During Tuesday’s call, Diss cited the recent fire inside Denver’s Empower Field at Mile High, in addition to the Coyotes’ ongoing arena issues in Glendale, as reasons that the ADG should reinsert the updated language regarding stadium capacity.
“In a situation like that, where there's a catastrophic incident where they're going to have to do some work before you can utilize the full facility, or in a situation like us, where our lease was canceled and we have to temporarily play in a facility — having that language that was in there previously gives us a sense of comfort that our license allows us to continue doing what we're already licensed to do,” Diss said. “So, I'd like to formally request that that language you previously had in there, be put back.”

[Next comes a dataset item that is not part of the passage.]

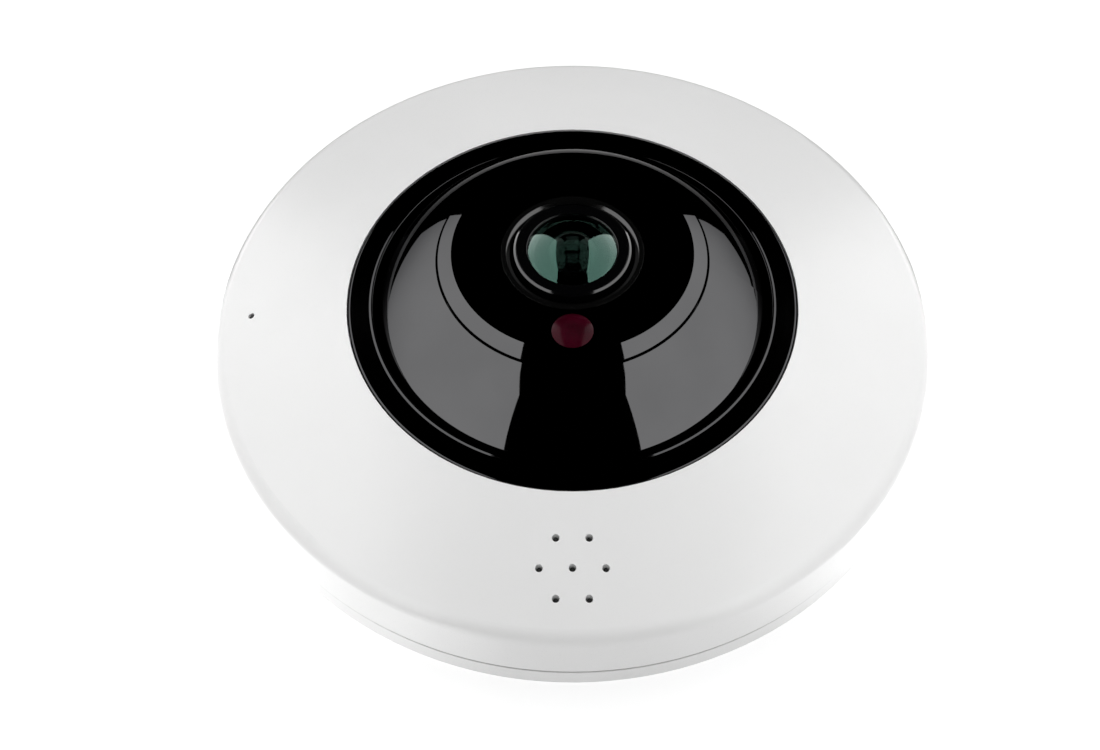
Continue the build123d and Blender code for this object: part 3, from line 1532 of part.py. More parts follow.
with BuildPart() as speaker_lead:
    add(sound_lead(speaker_angle, speaker_circle, speaker_back, speaker_lead_start, speaker_connector_edge))
speaker_lead.part.label = "speaker_lead"
export_step(speaker_lead.part, "parts/speaker_lead.step")

# Microphone: capsule in a rubber boot, in the shell's small collar
microphone_seat = shell_wall + glue_gap
microphone_plane = crown_plane(microphone_circle, microphone_angle, microphone_seat)
boot_back = -(boot_face + capsule_depth)
with BuildPart() as microphone_boot:
    add(
        turned(
            (microphone_hole_radius, 0),
            (boot_radius, 0),
            (boot_radius, boot_back),
            (capsule_radius, boot_back),
            (capsule_radius, -boot_face),
            (microphone_hole_radius, -boot_face),
            on=microphone_plane,
        )
    )
microphone_boot.part.label = "microphone_boot"
export_step(microphone_boot.part, "parts/microphone_boot.step")

with BuildPart() as microphone:
    with BuildSketch(microphone_plane.offset(-boot_face)):
        Circle(capsule_radius - running_gap)
    extrude(amount=-capsule_depth)
microphone.part.label = "microphone"
export_step(microphone.part, "parts/microphone.step")

with BuildPart() as microphone_lead:
    add(
        sound_lead(
            microphone_angle,
            microphone_circle,
            microphone_back,
            microphone_lead_start,
            microphone_connector_edge,
        )
    )
microphone_lead.part.label = "microphone_lead"
export_step(microphone_lead.part, "parts/microphone_lead.step")

# Power inlet: flat five-pin socket in the wall, hollow in front with a contact tongue
inlet_plane = wall_plane(inlet_angle, inlet_front, inlet_middle)
with BuildPart() as power_inlet:
    with BuildSketch(inlet_plane):
        Rectangle(inlet_width, inlet_height)
    extrude(amount=-inlet_depth)
    with BuildSketch(inlet_plane):
        Rectangle(inlet_width - 2 * inlet_shell, inlet_height - 2 * inlet_shell)
    extrude(amount=-inlet_mouth_depth, mode=Mode.SUBTRACT)
    with BuildSketch(inlet_plane.offset(-inlet_depth)):
        Rectangle(inlet_tongue_width, inlet_shell)
    extrude(amount=inlet_mouth_depth)
power_inlet.part.label = "power_inlet"
export_step(power_inlet.part, "parts/power_inlet.step")

# Memory card socket, behind the slot and its thumb notch
card_plane = wall_plane(card_angle, card_front, card_slot_middle)
with BuildPart() as card_socket:
    with BuildSketch(card_plane):
        Rectangle(card_socket_width, card_socket_height)
    extrude(amount=-card_socket_depth)
    with BuildSketch(card_plane):
        Rectangle(card_slot_width, card_slot_height)
    extrude(amount=-card_slot_depth, mode=Mode.SUBTRACT)
card_socket.part.label = "card_socket"
export_step(card_socket.part, "parts/card_socket.step")

# Reset button: pin in the wall with a flange behind it, over the plunger of the reset switch
with BuildPart() as reset_button:
    flange_plane = wall_plane(reset_angle, reset_flange_front, reset_middle)
    with BuildSketch(flange_plane):
        Circle(reset_flange_radius)
    extrude(amount=-reset_flange_thickness)
    with BuildSketch(flange_plane):
        Circle(reset_radius)
    extrude(amount=reset_front - reset_flange_front)
reset_button.part.label = "reset_button"
export_step(reset_button.part, "parts/reset_button.step")

with BuildPart() as reset_switch:
    with BuildSketch(wall_plane(reset_angle, switch_front, board_top + switch_height / 2)):
        Rectangle(switch_width, switch_height)
    extrude(amount=-switch_depth)
    with BuildSketch(wall_plane(reset_angle, switch_front, reset_middle)):
        Circle(plunger_radius)
    extrude(amount=plunger_length)
reset_switch.part.label = "reset_switch"
export_step(reset_switch.part, "parts/reset_switch.step")
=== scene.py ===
import bpy
import numpy as np
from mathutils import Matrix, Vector


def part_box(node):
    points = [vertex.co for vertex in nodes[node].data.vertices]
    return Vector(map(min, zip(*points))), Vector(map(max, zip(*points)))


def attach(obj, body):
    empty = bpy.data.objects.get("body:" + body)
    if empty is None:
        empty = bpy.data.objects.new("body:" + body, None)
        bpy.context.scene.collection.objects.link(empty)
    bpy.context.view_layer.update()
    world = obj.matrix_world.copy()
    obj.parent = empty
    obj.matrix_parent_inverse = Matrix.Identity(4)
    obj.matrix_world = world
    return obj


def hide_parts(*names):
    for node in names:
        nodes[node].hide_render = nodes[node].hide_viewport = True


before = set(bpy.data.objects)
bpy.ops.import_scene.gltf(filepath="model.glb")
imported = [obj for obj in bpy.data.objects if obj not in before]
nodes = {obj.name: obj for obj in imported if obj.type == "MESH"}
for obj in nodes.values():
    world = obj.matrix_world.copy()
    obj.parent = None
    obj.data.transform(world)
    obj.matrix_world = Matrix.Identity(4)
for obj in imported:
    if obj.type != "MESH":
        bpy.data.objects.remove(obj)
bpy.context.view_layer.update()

# Studio: a pale floor, two tall soft boxes left and right with pale cards on the floor under them, which
# show as grey shapes in the black dome, and broad lights from above and all round.
scene = bpy.context.scene
scene.view_settings.view_transform = "Standard"


def add(tree, kind, inputs=None, **settings):
    """A shader node with its settings, its sockets set to a value or linked to another node's output."""
    node = tree.nodes.new("ShaderNode" + kind)
    for key, value in settings.items():
        setattr(node, key, value)
    for key, value in (inputs or {}).items():
        if isinstance(value, bpy.types.NodeSocket):
            tree.links.new(value, node.inputs[key])
        else:
            node.inputs[key].default_value = value
    return node


def new_finish(name, **own):
    """A new material: itself, its tree, its main shader with its own even values, and object coordinates."""
    made = bpy.data.materials.new(name)
    made.use_nodes = True
    tree = made.node_tree
    shader = tree.nodes["Principled BSDF"]
    for key, value in own.items():
        shader.inputs[key.replace("_", " ")].default_value = value
    return made, tree, shader, add(tree, "TexCoord").outputs["Object"]


def ramp_of(tree, value, *stops):
    """Colours or greys laid along a value from 0 to 1."""
    ramp = add(tree, "ValToRGB", {"Fac": value})
    elements = ramp.color_ramp.elements
    while len(elements) < len(stops):
        elements.new(0.5)
    for element, (position, colour) in zip(elements, stops):
        element.position = position
        element.color = (*colour, 1.0)
    return ramp.outputs["Color"]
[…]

Nichols responded to Diss’ comments by pointing out the Coyotes failed to sign on in support of the preliminary language.
He also agreed to make any comments regarding licensing a matter of public record, so Diss and anyone else can see who signed onto what before the ADG submits its finalized rules for event wagering Friday.
“You know, the reason we took out the language is I don't think we got any party signing in support of it,” Nichols said. “We already feel everyone was kind of pointing out the department has the discretion to work with you. So, I don't think that the language that was in there, like I said, was pretty much roundly requested to be stripped out.”